- _STATED TASK_:
Locate the line bearing "for thing in" in the material below, then reproduce it and each following line up to and including the line bearing "bpy.context.scene.collection.objects.link(empty)".

- _DATA PROVIDED_:
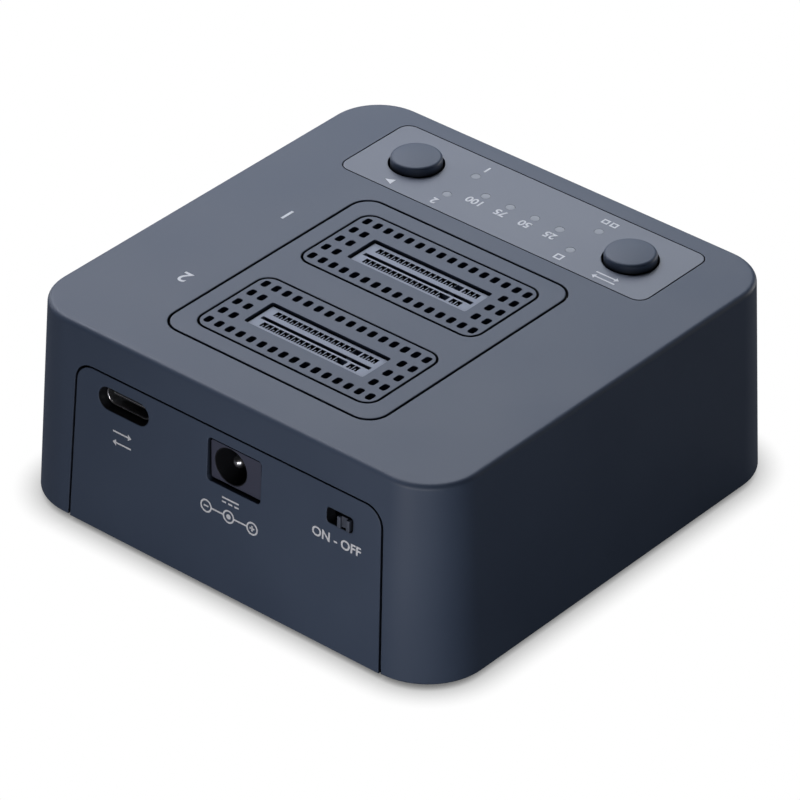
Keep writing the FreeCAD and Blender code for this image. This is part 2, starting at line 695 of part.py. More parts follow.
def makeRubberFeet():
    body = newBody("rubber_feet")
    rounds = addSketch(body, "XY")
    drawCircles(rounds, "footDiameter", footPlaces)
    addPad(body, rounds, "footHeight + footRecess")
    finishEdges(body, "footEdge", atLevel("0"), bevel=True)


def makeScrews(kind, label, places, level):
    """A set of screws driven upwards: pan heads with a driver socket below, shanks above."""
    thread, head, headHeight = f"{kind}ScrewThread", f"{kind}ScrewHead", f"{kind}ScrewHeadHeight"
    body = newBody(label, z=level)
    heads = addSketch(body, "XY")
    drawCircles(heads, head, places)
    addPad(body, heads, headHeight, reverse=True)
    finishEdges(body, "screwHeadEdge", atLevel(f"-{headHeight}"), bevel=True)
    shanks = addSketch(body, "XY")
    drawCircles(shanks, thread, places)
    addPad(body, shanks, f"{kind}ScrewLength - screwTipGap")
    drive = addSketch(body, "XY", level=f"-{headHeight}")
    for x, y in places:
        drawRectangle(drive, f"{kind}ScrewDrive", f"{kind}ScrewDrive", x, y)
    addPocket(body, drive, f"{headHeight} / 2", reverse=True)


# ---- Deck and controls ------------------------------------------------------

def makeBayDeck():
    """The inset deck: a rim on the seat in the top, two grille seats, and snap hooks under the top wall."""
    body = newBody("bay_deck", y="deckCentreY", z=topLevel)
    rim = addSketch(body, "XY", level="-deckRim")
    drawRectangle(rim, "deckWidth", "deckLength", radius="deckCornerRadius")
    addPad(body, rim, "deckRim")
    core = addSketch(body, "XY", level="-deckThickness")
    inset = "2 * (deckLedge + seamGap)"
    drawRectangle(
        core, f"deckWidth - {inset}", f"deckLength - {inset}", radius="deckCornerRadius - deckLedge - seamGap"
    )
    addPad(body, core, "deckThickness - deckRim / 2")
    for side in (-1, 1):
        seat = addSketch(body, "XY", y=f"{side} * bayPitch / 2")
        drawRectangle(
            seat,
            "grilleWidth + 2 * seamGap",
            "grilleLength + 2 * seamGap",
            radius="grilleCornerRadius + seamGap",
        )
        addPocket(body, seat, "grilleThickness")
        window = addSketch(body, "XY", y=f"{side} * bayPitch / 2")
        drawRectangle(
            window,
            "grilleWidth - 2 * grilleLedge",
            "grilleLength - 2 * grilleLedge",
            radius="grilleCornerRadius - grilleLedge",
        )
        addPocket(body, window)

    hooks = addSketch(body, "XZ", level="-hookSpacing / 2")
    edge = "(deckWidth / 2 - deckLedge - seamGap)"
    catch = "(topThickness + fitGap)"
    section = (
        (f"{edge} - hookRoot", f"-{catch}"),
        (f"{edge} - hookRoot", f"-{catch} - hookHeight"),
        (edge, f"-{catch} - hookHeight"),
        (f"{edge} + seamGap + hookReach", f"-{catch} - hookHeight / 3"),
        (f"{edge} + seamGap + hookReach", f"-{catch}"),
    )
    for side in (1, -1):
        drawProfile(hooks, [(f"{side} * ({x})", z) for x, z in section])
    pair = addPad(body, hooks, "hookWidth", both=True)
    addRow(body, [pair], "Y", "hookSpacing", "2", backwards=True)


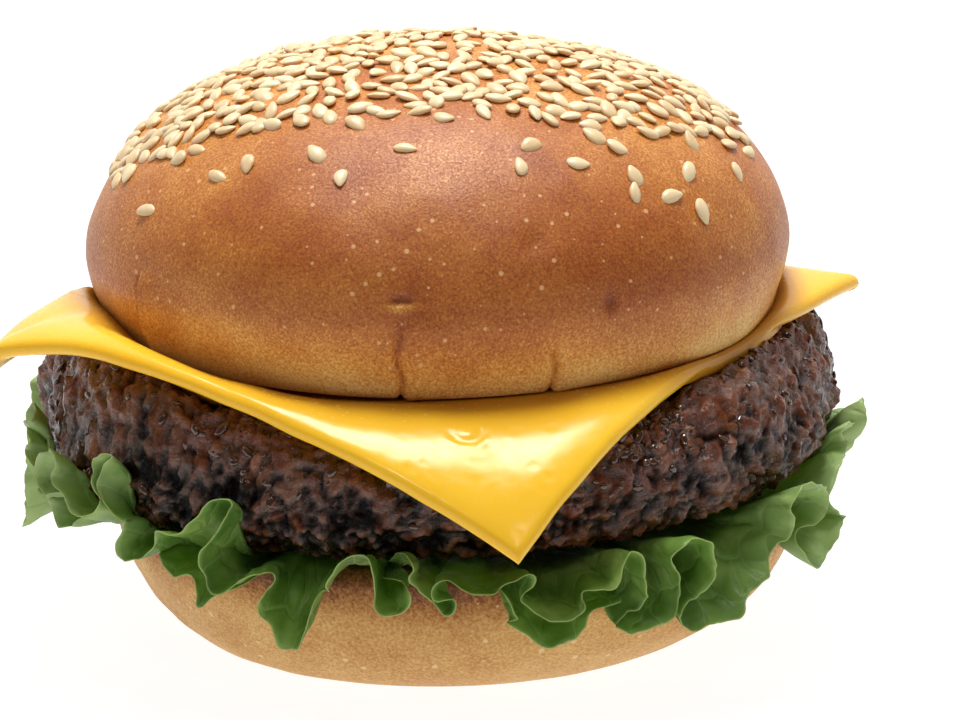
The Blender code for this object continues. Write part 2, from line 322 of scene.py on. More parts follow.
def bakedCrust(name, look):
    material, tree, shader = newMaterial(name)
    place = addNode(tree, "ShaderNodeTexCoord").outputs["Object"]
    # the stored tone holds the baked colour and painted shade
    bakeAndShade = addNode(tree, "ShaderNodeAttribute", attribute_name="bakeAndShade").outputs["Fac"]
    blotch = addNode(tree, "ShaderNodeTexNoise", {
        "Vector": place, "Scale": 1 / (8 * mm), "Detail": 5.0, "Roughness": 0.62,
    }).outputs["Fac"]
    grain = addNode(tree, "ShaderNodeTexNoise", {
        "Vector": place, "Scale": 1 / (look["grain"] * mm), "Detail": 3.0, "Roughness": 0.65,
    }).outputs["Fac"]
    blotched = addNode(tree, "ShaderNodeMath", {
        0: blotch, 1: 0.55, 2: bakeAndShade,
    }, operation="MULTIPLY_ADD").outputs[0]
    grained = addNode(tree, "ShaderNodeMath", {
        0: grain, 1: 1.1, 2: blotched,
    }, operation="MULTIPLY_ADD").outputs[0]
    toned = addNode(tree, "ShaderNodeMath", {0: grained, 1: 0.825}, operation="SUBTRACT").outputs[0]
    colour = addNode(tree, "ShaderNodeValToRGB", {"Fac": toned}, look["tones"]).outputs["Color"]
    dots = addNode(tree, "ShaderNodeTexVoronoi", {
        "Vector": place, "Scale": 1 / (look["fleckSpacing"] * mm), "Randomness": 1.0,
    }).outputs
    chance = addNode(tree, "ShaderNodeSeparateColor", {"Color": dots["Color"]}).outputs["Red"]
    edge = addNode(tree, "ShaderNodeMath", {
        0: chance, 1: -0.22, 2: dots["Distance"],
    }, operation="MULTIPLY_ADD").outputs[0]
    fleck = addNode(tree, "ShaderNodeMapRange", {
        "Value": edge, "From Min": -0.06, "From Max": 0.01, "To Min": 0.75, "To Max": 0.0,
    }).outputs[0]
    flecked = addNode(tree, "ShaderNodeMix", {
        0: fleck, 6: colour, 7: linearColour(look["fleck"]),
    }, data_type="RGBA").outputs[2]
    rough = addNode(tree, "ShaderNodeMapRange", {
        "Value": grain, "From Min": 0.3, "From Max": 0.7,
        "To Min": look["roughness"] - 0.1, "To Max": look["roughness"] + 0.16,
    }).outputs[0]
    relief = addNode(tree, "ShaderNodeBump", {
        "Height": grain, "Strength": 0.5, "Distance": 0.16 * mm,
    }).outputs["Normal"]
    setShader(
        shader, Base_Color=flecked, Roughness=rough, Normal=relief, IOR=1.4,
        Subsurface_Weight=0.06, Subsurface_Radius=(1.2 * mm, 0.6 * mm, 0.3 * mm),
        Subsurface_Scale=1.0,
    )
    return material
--
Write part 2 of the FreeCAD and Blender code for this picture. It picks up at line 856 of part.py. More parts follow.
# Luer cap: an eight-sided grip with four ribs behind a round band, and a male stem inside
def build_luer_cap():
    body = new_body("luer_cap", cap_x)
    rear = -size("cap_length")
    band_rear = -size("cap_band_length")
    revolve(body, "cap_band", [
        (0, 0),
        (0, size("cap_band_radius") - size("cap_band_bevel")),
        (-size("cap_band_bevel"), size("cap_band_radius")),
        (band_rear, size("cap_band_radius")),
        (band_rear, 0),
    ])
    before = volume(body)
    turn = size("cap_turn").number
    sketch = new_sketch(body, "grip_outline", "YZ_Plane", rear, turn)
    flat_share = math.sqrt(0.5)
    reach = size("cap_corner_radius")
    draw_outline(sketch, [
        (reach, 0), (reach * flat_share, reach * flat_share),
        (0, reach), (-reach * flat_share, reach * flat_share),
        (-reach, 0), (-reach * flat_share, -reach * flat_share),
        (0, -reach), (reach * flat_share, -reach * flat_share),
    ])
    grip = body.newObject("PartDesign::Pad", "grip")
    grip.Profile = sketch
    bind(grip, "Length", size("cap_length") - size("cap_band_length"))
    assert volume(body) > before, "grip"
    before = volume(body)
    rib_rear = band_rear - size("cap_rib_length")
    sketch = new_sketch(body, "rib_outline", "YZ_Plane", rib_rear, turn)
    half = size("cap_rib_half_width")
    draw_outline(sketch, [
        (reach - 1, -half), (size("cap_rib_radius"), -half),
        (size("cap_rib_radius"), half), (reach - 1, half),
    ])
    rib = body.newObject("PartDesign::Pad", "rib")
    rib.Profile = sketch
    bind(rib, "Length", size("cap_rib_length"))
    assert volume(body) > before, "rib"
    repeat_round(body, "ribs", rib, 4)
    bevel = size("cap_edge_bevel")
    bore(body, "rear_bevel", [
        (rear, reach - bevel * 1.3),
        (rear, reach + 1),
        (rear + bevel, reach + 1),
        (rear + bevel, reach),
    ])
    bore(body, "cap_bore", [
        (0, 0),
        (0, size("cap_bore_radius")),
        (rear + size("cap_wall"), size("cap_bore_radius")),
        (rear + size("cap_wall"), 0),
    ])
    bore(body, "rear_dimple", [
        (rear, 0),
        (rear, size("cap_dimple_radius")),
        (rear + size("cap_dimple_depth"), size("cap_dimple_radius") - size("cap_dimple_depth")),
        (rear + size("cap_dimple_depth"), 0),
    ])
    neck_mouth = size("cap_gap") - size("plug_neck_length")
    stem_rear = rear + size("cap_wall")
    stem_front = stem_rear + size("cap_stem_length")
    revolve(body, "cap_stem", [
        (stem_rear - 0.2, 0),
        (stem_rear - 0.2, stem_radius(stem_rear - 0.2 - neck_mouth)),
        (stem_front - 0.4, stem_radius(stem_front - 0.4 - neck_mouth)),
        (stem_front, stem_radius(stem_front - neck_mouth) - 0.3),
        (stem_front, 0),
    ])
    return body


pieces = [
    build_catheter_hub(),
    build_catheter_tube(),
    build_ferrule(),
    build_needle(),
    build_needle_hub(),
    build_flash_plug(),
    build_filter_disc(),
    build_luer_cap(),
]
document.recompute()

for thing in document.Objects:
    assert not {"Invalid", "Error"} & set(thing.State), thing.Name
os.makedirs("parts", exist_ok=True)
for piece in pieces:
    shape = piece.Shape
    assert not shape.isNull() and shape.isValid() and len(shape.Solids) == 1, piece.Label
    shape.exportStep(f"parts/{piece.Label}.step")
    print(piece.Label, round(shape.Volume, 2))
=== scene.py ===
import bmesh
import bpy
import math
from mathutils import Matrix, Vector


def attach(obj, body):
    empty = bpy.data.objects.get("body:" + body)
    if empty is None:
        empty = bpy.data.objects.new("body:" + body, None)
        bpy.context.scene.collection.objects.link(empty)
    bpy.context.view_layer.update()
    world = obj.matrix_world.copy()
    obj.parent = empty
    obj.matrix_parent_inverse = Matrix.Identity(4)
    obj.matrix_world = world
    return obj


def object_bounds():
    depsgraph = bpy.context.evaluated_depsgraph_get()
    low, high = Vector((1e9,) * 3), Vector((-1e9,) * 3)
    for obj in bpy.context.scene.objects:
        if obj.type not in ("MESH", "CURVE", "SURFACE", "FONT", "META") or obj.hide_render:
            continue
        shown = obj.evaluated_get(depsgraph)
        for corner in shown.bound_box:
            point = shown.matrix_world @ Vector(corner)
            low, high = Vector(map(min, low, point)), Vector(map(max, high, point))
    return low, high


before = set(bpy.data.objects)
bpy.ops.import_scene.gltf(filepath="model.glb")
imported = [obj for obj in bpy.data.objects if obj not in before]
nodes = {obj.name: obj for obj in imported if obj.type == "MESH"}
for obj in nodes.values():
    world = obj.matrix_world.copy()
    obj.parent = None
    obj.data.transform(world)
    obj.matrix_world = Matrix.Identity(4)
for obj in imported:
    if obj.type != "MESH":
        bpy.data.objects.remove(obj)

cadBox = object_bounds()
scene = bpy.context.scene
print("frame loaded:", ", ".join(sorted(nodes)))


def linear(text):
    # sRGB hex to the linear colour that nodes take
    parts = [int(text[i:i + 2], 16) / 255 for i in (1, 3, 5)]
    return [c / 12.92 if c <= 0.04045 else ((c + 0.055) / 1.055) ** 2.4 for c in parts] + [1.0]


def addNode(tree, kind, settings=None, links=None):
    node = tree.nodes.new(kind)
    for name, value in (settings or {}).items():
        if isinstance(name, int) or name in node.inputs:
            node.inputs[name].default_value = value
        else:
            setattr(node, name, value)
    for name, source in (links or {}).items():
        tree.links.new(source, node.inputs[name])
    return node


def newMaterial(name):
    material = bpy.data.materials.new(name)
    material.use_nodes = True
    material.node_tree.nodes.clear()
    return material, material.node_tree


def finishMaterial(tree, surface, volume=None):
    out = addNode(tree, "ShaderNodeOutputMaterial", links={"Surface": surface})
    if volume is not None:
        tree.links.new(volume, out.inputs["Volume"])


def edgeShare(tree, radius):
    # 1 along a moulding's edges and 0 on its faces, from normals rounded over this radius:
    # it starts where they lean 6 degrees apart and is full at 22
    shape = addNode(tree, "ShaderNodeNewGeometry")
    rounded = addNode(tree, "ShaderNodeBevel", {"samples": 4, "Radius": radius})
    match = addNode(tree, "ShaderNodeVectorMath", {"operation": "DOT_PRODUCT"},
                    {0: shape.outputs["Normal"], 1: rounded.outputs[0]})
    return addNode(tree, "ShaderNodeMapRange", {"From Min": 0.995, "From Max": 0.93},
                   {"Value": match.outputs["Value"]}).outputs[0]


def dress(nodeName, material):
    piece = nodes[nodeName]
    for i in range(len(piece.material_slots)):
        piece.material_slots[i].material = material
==
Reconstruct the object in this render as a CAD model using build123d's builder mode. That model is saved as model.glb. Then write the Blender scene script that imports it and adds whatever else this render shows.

- _ANSWER TO THIS EXERCISE_:
for thing in document.Objects:
    assert not {"Invalid", "Error"} & set(thing.State), thing.Name
os.makedirs("parts", exist_ok=True)
for piece in pieces:
    shape = piece.Shape
    assert not shape.isNull() and shape.isValid() and len(shape.Solids) == 1, piece.Label
    shape.exportStep(f"parts/{piece.Label}.step")
    print(piece.Label, round(shape.Volume, 2))
=== scene.py ===
import bmesh
import bpy
import math
from mathutils import Matrix, Vector


def attach(obj, body):
    empty = bpy.data.objects.get("body:" + body)
    if empty is None:
        empty = bpy.data.objects.new("body:" + body, None)
        bpy.context.scene.collection.objects.link(empty)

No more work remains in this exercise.